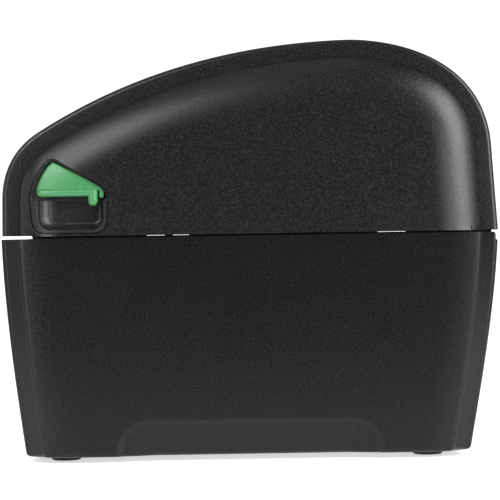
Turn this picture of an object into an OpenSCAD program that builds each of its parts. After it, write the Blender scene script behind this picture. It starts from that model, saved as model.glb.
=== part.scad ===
// Two-inch desktop label printer, empty, lid closed, standing on its four feet.
// Millimetres. +Z is up, the front with the label slot faces -Y, the user's right side is +X.

/* [Housing] */
// depth at the seam, front to rear
depth = 204.6; // [202:0.2:208]
// overall height from the table to the crest of the lid
height = 172; // [170:0.5:175]
// overall width over both side panels
width = 108; // [107:0.5:112]
// height of the middle of the seam between lid and base
seam_z = 92.4; // [92:0.1:92.8]
// open gap between the rims of lid and base
seam_gap = 0.8; // [0.6:0.1:1]
// wall thickness of the mouldings
wall = 2.4; // [2:0.1:2.6]
// flat band between the outline and the edge of a side panel
panel_inset = 7.4; // [7:0.1:8]
// rounding of the edge between the band and the outline
edge_radius = 2; // [1:0.1:2.4]
// radius of the crowned edge of the lid's side panels
lid_crown_radius = 20; // [18:0.5:22]
// slope at which the lid's side panels meet the band, in degrees
lid_crown_angle = 50; // [45:1:52]
// radius of the gentle crown of the base's side panels
base_crown_radius = 61; // [55:1:70]
// slope at which the base's side panels meet their step wall, in degrees
base_crown_angle = 19; // [16:1:20]
// how far the base's panels stay inside the lid's
base_panel_setback = 0.2; // [0:0.1:0.6]

/* [Feet and grip] */
// diameter of a rubber foot
foot_diameter = 12.5; // [10:0.5:14]
// height of the feet below the bottom plate
foot_height = 2.3; // [2:0.1:3]
// distance of the front feet from the middle
front_foot_y = 77.7; // [76:0.1:79]
// distance of the rear feet from the middle
rear_foot_y = 72.7; // [70:0.1:74]
// distance of the feet from the middle plane
foot_x = 35.2; // [33:0.1:35.4]
// height of the finger recess in the side panels above the table
grip_top = 15.5; // [13:0.5:17]
// corner radius of the finger recess
grip_corner = 12; // [8:0.5:12]
// depth of the finger recess
grip_depth = 6; // [4.5:0.5:6.5]

/* [Roll bay] */
// radius of the round bay that takes the label roll
bay_radius = 66; // [64:0.5:66]
// half of the bay's clear width
bay_half_width = 42; // [41:0.5:42]
// position of the roll's axis, front to rear
roll_y = 8; // [7:0.5:9]
// height of the roll's axis
roll_z = 97; // [96.5:0.5:97.5]
// half of the distance between the roll guides when they are wide open
guide_half_gap = 30.5; // [29:0.5:31]
// diameter of the hub that enters the roll's core
hub_diameter = 24; // [20:1:25]

/* [Print unit] */
// outer diameter of the rubber platen roller
platen_diameter = 15; // [14:0.1:15]
// length of the rubber on the platen
platen_length = 62; // [58:1:62]
// position of the platen's axis, front to rear
platen_y = -81; // [-81.5:0.1:-80.5]
// height of the platen's axis
platen_z = 84.8; // [84.6:0.1:84.8]
// diameter of the platen's steel shaft
shaft_diameter = 6; // [5:0.5:6]
// tooth size of the drive gears
gear_module = 0.8; // [0.8:0.1:0.8]
// teeth of the gear on the platen
platen_teeth = 18; // [18:1:18]
// teeth of the small gear on the idler
idler_small_teeth = 16; // [16:1:16]
// teeth of the large gear on the idler
idler_large_teeth = 40; // [40:1:40]
// teeth of the motor pinion
motor_teeth = 14; // [14:1:14]
// diameter of the stepping motor
motor_diameter = 42; // [38:1:42]
// diameter of the pin on which the print head tilts
head_pin_diameter = 3; // [2.5:0.5:3]

/* [Latch] */
// position of the latch shaft, front to rear
latch_y = -79.8; // [-80:0.1:-79.6]
// height of the latch shaft
latch_z = 119.2; // [119:0.1:119.4]
// diameter of the latch shaft
latch_shaft_diameter = 5; // [4:0.5:5]
// thickness of the green lever plates
lever_thickness = 3; // [2.5:0.1:3]
// diameter of the bead along the lever's lower edge
bead_diameter = 3.2; // [2.8:0.1:3.4]

/* [Hinge] */
// position of the lid's hinge axis, front to rear
hinge_y = 98.4; // [98.3:0.1:98.5]
// height of the lid's hinge axis
hinge_z = 88.4; // [88.3:0.1:88.5]
// outer radius of the hinge knuckles
knuckle_radius = 2.8; // [2.6:0.1:2.8]
// diameter of the hinge pins
hinge_pin_diameter = 2.4; // [2:0.1:2.4]

/* [Hidden] */
// running clearance on the radius of shafts and pins
running_gap = 0.06;
// gap between neighbouring fixed parts
fit_gap = 0.3;
front = -depth / 2;
rear = depth / 2;
seam_low = seam_z - seam_gap / 2;
seam_high = seam_z + seam_gap / 2;
half_width = width / 2;
lid_crown_drop = lid_crown_radius * (1 - cos(lid_crown_angle));
slab_half = half_width - lid_crown_drop;
base_crown_drop = base_crown_radius * (1 - cos(base_crown_angle));
base_panel_top = half_width - base_panel_setback;
slab_inner = slab_half - wall;
curve_steps = 11;
button_y = -72;
button_slope = 27.7;
button_z = height - 28.6;
button_diameter = 14;
exit_rear_y = front + 12.8;
plate_x = 34;
plate_thickness = 1.2;
hook_x = 36;
hook_thickness = 2.8;
gear_x = -43.4;
gear_width = 3.6;
idler_angle = -80;
motor_angle = -75;
idler_y = platen_y + gear_distance(platen_teeth, idler_small_teeth) * cos(idler_angle);
idler_z = platen_z + gear_distance(platen_teeth, idler_small_teeth) * sin(idler_angle);
motor_y = idler_y + gear_distance(idler_large_teeth, motor_teeth) * cos(motor_angle);
motor_z = idler_z + gear_distance(idler_large_teeth, motor_teeth) * sin(motor_angle);
rack_z = 25;
rack_thickness = 3;
rack_module = 1;
guide_teeth = 12;
board_z = 12;
board_thickness = 1.6;
socket_z = board_z + board_thickness;
// axis and pivots of the power switch's rocker
switch_z = 22.5;
switch_pivot_diameter = 3;
panel_y = 86.2;
panel_low = 8.4;
catch_y = -72;
catch_z = 94.6;
spring_x = 17.6;
head_pin_y = -66;
head_pin_z = 103;
// bosses of the lid: X and Y at the foot, then Y and Z at the top
lid_bosses = [[39.8, -63, -63, 145.9], [38.5, 84, 75, 162.5]];
$fn = 64;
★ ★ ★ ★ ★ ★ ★
— SHORT PROBLEM —
Restate word for word only the lines running from the beginning of the data to the line holding "side is +X.", both included.

— FINAL RESULT —
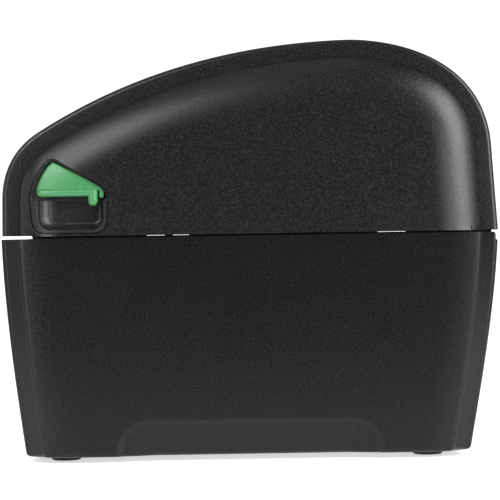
Turn this picture of an object into an OpenSCAD program that builds each of its parts. After it, write the Blender scene script behind this picture. It starts from that model, saved as model.glb.
=== part.scad ===
// Two-inch desktop label printer, empty, lid closed, standing on its four feet.
// Millimetres. +Z is up, the front with the label slot faces -Y, the user's right side is +X.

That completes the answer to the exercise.